__SUPPLIED DATA__:
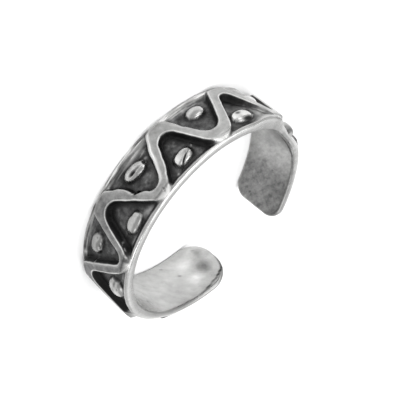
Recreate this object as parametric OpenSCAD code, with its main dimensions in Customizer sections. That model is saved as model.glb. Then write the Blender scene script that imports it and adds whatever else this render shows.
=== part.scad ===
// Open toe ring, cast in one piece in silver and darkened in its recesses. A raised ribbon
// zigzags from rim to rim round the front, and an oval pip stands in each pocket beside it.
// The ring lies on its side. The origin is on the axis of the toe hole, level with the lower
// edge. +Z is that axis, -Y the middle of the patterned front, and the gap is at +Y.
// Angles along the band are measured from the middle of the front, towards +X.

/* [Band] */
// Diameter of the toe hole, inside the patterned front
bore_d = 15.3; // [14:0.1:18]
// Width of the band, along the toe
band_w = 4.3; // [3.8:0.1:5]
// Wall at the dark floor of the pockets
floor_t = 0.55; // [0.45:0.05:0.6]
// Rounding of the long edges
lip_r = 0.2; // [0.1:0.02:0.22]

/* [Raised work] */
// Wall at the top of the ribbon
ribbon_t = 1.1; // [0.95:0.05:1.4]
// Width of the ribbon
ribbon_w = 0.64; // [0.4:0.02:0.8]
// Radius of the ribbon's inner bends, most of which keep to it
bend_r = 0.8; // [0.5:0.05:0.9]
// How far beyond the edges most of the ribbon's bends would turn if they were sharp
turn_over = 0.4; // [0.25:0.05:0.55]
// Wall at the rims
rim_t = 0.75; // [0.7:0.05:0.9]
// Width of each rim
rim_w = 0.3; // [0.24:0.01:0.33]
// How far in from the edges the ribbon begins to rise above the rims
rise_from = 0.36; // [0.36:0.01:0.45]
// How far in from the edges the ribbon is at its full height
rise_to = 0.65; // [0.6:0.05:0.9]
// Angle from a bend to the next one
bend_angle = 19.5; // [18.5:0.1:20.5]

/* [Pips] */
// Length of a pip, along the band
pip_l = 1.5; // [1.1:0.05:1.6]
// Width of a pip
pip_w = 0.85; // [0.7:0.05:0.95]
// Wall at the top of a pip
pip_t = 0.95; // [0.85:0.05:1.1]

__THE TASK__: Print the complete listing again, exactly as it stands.

__REPLY__:
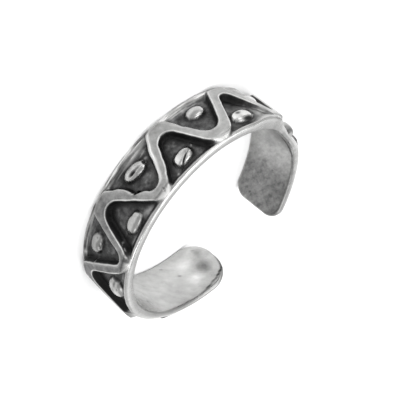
Recreate this object as parametric OpenSCAD code, with its main dimensions in Customizer sections. That model is saved as model.glb. Then write the Blender scene script that imports it and adds whatever else this render shows.
=== part.scad ===
// Open toe ring, cast in one piece in silver and darkened in its recesses. A raised ribbon
// zigzags from rim to rim round the front, and an oval pip stands in each pocket beside it.
// The ring lies on its side. The origin is on the axis of the toe hole, level with the lower
// edge. +Z is that axis, -Y the middle of the patterned front, and the gap is at +Y.
// Angles along the band are measured from the middle of the front, towards +X.

/* [Band] */
// Diameter of the toe hole, inside the patterned front
bore_d = 15.3; // [14:0.1:18]
// Width of the band, along the toe
band_w = 4.3; // [3.8:0.1:5]
// Wall at the dark floor of the pockets
floor_t = 0.55; // [0.45:0.05:0.6]
// Rounding of the long edges
lip_r = 0.2; // [0.1:0.02:0.22]

/* [Raised work] */
// Wall at the top of the ribbon
ribbon_t = 1.1; // [0.95:0.05:1.4]
// Width of the ribbon
ribbon_w = 0.64; // [0.4:0.02:0.8]
// Radius of the ribbon's inner bends, most of which keep to it
bend_r = 0.8; // [0.5:0.05:0.9]
// How far beyond the edges most of the ribbon's bends would turn if they were sharp
turn_over = 0.4; // [0.25:0.05:0.55]
// Wall at the rims
rim_t = 0.75; // [0.7:0.05:0.9]
// Width of each rim
rim_w = 0.3; // [0.24:0.01:0.33]
// How far in from the edges the ribbon begins to rise above the rims
rise_from = 0.36; // [0.36:0.01:0.45]
// How far in from the edges the ribbon is at its full height
rise_to = 0.65; // [0.6:0.05:0.9]
// Angle from a bend to the next one
bend_angle = 19.5; // [18.5:0.1:20.5]

/* [Pips] */
// Length of a pip, along the band
pip_l = 1.5; // [1.1:0.05:1.6]
// Width of a pip
pip_w = 0.85; // [0.7:0.05:0.95]
// Wall at the top of a pip
pip_t = 0.95; // [0.85:0.05:1.1]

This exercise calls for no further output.